Notable dissenting opinions illustrate the enduring value of this practice. For example, the dissent by Harlan in Plessy v. Ferguson argued against the constitutionality of racial segregation and is frequently cited as prophetic in its anticipation of later civil rights developments. The dissent by Oliver Wendell Holmes Jr. in Abrams v. United States offered a robust defense of free expression in the face of broad government power, influencing free-speech jurisprudence for generations. The dissent of Justice Brandeis in Whitney v. California articulated important limits on criminalization of political speech, foreshadowing later protections for dissenting voices in political life. More contemporary examples include dissenting opinions in pay-discrimination cases such as Ledbetter v. Goodyear Tire & Rubber Co. that informed legislative responses in the following years, and opinions in property-right cases such as Kelo v. City of New London that continue to spark debate about the proper reach of government takings.

Notable Dissenting Opinions

  • Harlan’s dissent in Plessy v. Ferguson (1896): argued against the constitutionality of racial segregation, highlighting the dangers of legal doctrines that enforce inequality.
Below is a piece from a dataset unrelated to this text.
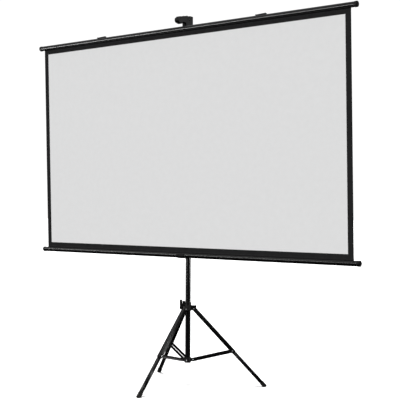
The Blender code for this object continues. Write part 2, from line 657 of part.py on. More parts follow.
def sheet(frame):
    """The fabric: a flat sheet whose top and bottom edges are sleeves round the hem rods."""
    low = HEM_DROP
    high = SCREEN_RISE - HEM_DROP
    half = SHEET_THICKNESS / 2
    flat = [(-half, low), (half, low), (half, high), (-half, high)]
    fabric = add(
        "screen_fabric", prism("fabric", flat, -SHEET_HALF, SHEET_HALF), WHITE_FABRIC, frame
    )
    around = prism("sleeve", circle((0, 0), SLEEVE_RADIUS, SMALL_ROUND), -SHEET_HALF, SHEET_HALF)
    bore = prism(
        "sleeve_bore", circle((0, 0), ROD_RADIUS + GAP, SMALL_ROUND), -BAR_HALF, BAR_HALF
    )
    for height in (low, high):
        fuse(fabric, around, (0, 0, height))
    for height in (low, high):
        cut(fabric, bore, (0, 0, height))
    length = prism("hem_rod", circle((0, 0), ROD_RADIUS, SMALL_ROUND), -SHEET_HALF, SHEET_HALF)
    add("bottom_hem_rod", length, STEEL, frame, (0, 0, low))
    add("top_hem_rod", length, STEEL, frame, (0, 0, high))


def folding_hanger(name, place, frame):
    """A base on the top bar, with ears and their pin, and the lever that folds up to hang the bar."""
    half = FOLDER_LENGTH / 2
    side = FOLDER_WIDTH / 2
    deck = BAR_RADIUS + FOLDER_BASE
    pin_x = half - FOLDER_PIN_INSET
    pin_z = deck + 2 * GAP + FOLDER_EYE_RADIUS
    spot = (place, 0, SCREEN_RISE)
    seat = BAR_RADIUS / 2
    block = box("hanger_base", (-half, half), (-side, side), (seat, deck))
    base = add(f"{name}_hanger_base", block, BLACK_PAINT, frame, spot)
    ear_root = seat + FOLDER_BASE
    ear = [(pin_x - FOLDER_EYE_RADIUS, ear_root), (pin_x + FOLDER_EYE_RADIUS, ear_root)]
    ear += arc((pin_x, pin_z), FOLDER_EYE_RADIUS, 0, pi, 6)
    for near in (-side, side - FOLDER_EAR):
        fuse(base, prism("hanger_ear", ear, near, near + FOLDER_EAR, "Y"))
    pin = rod("hanger_pin", FOLDER_PIN_DIAMETER / 2, -side + GAP, side - GAP, SMALL_ROUND)
    fuse(base, pin, (pin_x, 0, pin_z), (pi / 2, 0, 0))
    saddle = prism("hanger_saddle", circle((0, 0), BAR_RADIUS + GAP, 2 * ROUND), -2 * half, 2 * half)
    cut(base, saddle)
    inside = side - FOLDER_EAR - GAP
    floor = -FOLDER_EYE_RADIUS
    tip = -half - pin_x
    outline = arc((0, 0), FOLDER_EYE_RADIUS, -pi / 2, pi * 0.6, 8)
    outline += [(tip + LEVER_LIP_LENGTH, floor + LEVER_TIP_THICKNESS)]
    outline += [(tip + LEVER_LIP_LENGTH, floor + LEVER_LIP_HEIGHT), (tip, floor + LEVER_LIP_HEIGHT)]
    outline += [(tip, floor)]
    pivot = empty(f"{name}_hanger_axis", frame, (place + pin_x, 0, SCREEN_RISE + pin_z))
    strip = prism("hanger_lever", outline, -inside, inside, "Y")
    lever = add(f"{name}_hanger_lever", strip, BLACK_PAINT, pivot)
    eye = rod("lever_eye", FOLDER_PIN_DIAMETER / 2 + GAP, -side, side, SMALL_ROUND)
    cut(lever, eye, (0, 0, 0), (pi / 2, 0, 0))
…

  • Oliver Wendell Holmes Jr.’s dissent in Abrams v. United States (1919): offered a principled defense of free expression in the face of government coercion.
  • Louis Brandeis’s dissent in Whitney v. California (1927): articulated a strong protection for speech and association, emphasizing the importance of democratic self-government.
  • Ruth Bader Ginsburg’s dissent in Ledbetter v. Goodyear Tire & Rubber Co. (2007): highlighted the limits of the majority’s approach to pay discrimination and helped catalyze legislative reform.
  • Justice Clarence Thomas’s dissent in Kelo v. City of New London (2005): focused on property rights and the scope of government takings powers.
  • Additional influential dissents in cases involving constitutional interpretation, criminal procedure, and administrative power illustrate how dissenting voices contribute to ongoing constitutional education and reform.